In a news release, the Justice Department said that there is “substantial evidence” in California officials’ public statements and the legislative record “that the legislature created a new map in which Latino demographics and racial considerations predominated.”

For the record:

4:10 p.m. Nov. 13, 2025An earlier version of this article said Proposition 50 was approved Nov. 5. It was on Nov. 4.

On Nov. 4, California voters approved Proposition 50, a measure to scrap a congressional map drawn up by the state’s independent redistricting commission and replace it with a map drawn up by legislators to favor Democrats through 2030. The California GOP filed its lawsuit the next day.

The legal clash over the map escalates the ongoing high-stakes political and legal battle between the Trump administration and Newsom, who has expressed interest in running for the White House in 2028.

Over the last few months, Democrats have expressed confidence that the new Proposition 50 map will withstand a legal challenge.

“These losers lost at the ballot box and soon they will also lose in court,” Brandon Richards, a Newsom spokesman, said Thursday.

According to legal experts, there is no viable federal legal challenge against the new map on the basis that they disenfranchise a large chunk of California Republicans. In 2019, the U.S. Supreme Court decided in Rucho vs. Common Cause that complaints of partisan gerrymandering have no path in federal court.

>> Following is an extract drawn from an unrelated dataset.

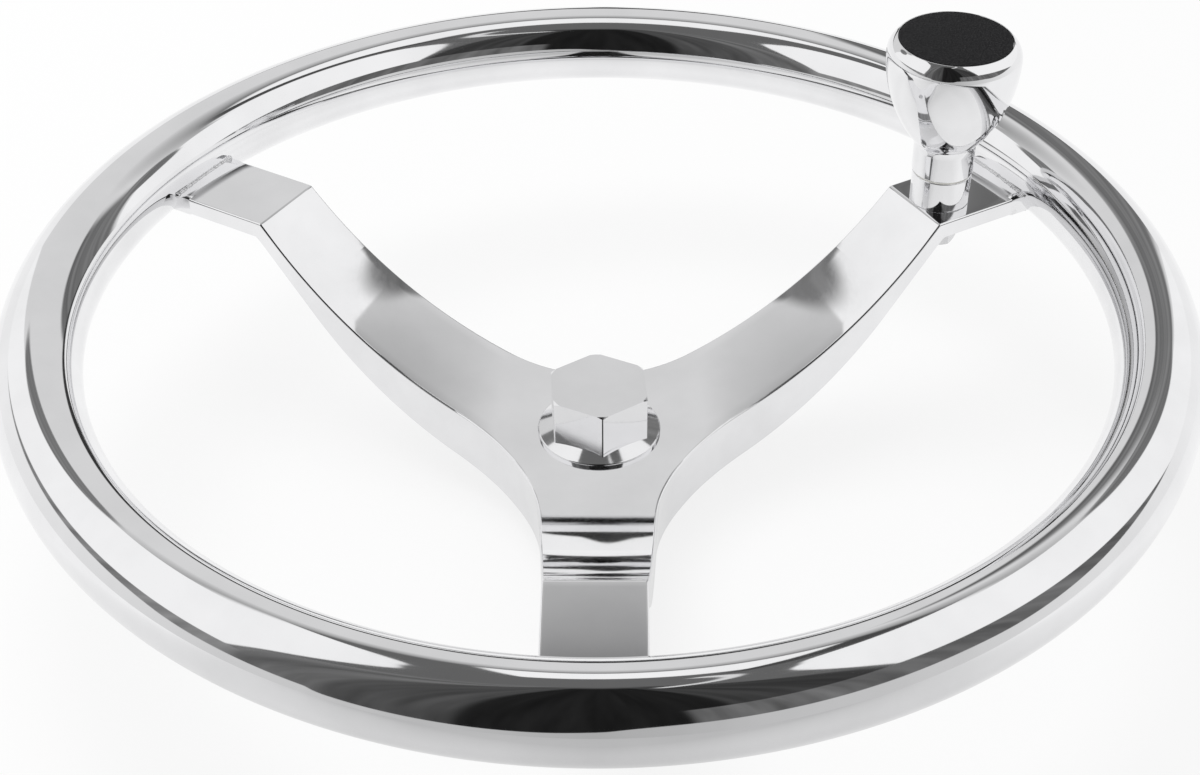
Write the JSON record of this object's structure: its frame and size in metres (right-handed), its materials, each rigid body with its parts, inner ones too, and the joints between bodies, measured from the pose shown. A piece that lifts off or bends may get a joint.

Attorneys can bring claims of racial discrimination in federal court, alleging California lawmakers used partisan affiliation as a pretext for race. But that, according to legal experts, would be difficult to prove.

“It’s a real long shot to prove that a Democratic partisan gerrymander was actually a racial gerrymander where racial considerations predominated over everything else,” Richard L. Hasen, professor of law and director of the Safeguarding Democracy Project at UCLA School of Law, said Thursday.

According to Justin Levitt, a law professor at Loyola Marymount University, the complaint had no more likelihood of winning than the original complaint California Republicans filed last week.

“Under existing law, they’d have to prove that race predominated, subordinating all other factors, in moving people into or out of a Prop. 50 district, and in a map so thoroughly shot through with partisan political choices, I think that’s going to be exceptionally hard to prove,” Levitt argued.

“The notion that mapmakers considered race, and that the resulting maps seemed to improve matters for racial minorities, isn’t where the law is now,” Levitt added, noting that a Supreme Court decision last year on a South Carolina redistricting case “made it even harder to prove racial predominance in a partisan map.”

Ultimately, Hasen said, the federal complaint restates the allegations in the California Republican Party complaint and serves to put the weight of the Justice Department behind these arguments.

“It’s unsurprising the DOJ intervened here,” Hasen said, “given how they’ve regularly been used to further Trump’s political agenda.”